While the March 28, 2008 deadline for amendment of pleadings set forth in the Rule 16 Scheduling Order governing the proceedings in this action has long since passed, Pefanis has shown "good cause" for his application to amend. On March 31, 2010, the Supreme Court found that N.Y. C.P.L.R. § 901(b), which precludes a suit to recover a statutory "penalty" or "minimum measure of recovery" from proceeding as a class action, was in direct conflict with Rule 23, Fed. R. Civ. P. See Shady Grove Orthopedic Assocs., P.A. v. Allstate Ins. Co., -- U.S. --, 130 S.Ct. 1431, 1438 (2010) ("Shady Grove"). As a result, the Court held that Rule 23, not § 901(b), must be applied to New York class actions brought in federal court. Id. As such, plaintiffs may now seek liquidated damages authorized by NYLL as part of a Rule 23 class action in federal court.

Pefanis' counsel acted with sufficient diligence to amend the first amended complaint after it learned of the decision in Shady Grove in early April 2010. Pefanis' counsel contacted Westway's counsel in late April and requested that Westway consent to the amendment.
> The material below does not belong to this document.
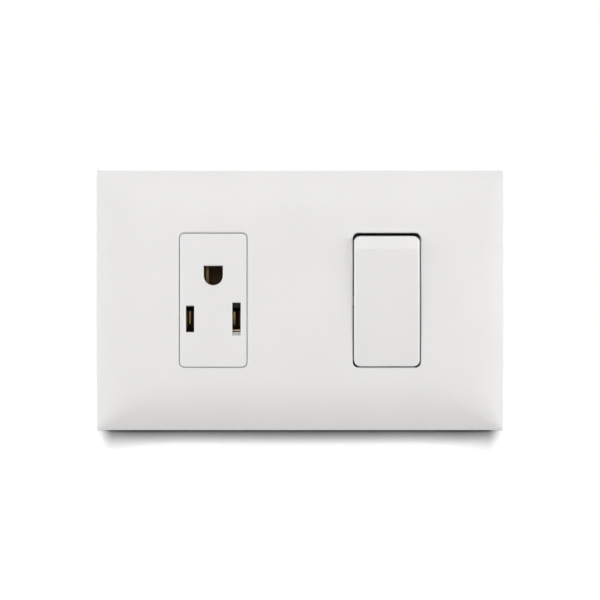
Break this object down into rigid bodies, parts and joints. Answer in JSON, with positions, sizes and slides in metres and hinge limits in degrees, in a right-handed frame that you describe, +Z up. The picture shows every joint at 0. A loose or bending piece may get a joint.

Westway's counsel did not respond to the request. Shortly thereafter, Westway filed the motion to decertify the class and collective actions. Pefanis' counsel filed the motion to amend the complaint on June 4, not long after the briefing on Westway's motion was fully submitted. Thus, Pefanis' counsel acted diligently by filing the motion to amend within two months after learning of the Shady Grove decision. Furthermore, there is no evidence of any undue delay, bad faith, or dilatory motive on the part of Pefanis. Nor is there evidence of any undue prejudice to Westway, who has not opposed the motion to amend. Accordingly, Pefanis' motion for leave to amend the first amended complaint is granted.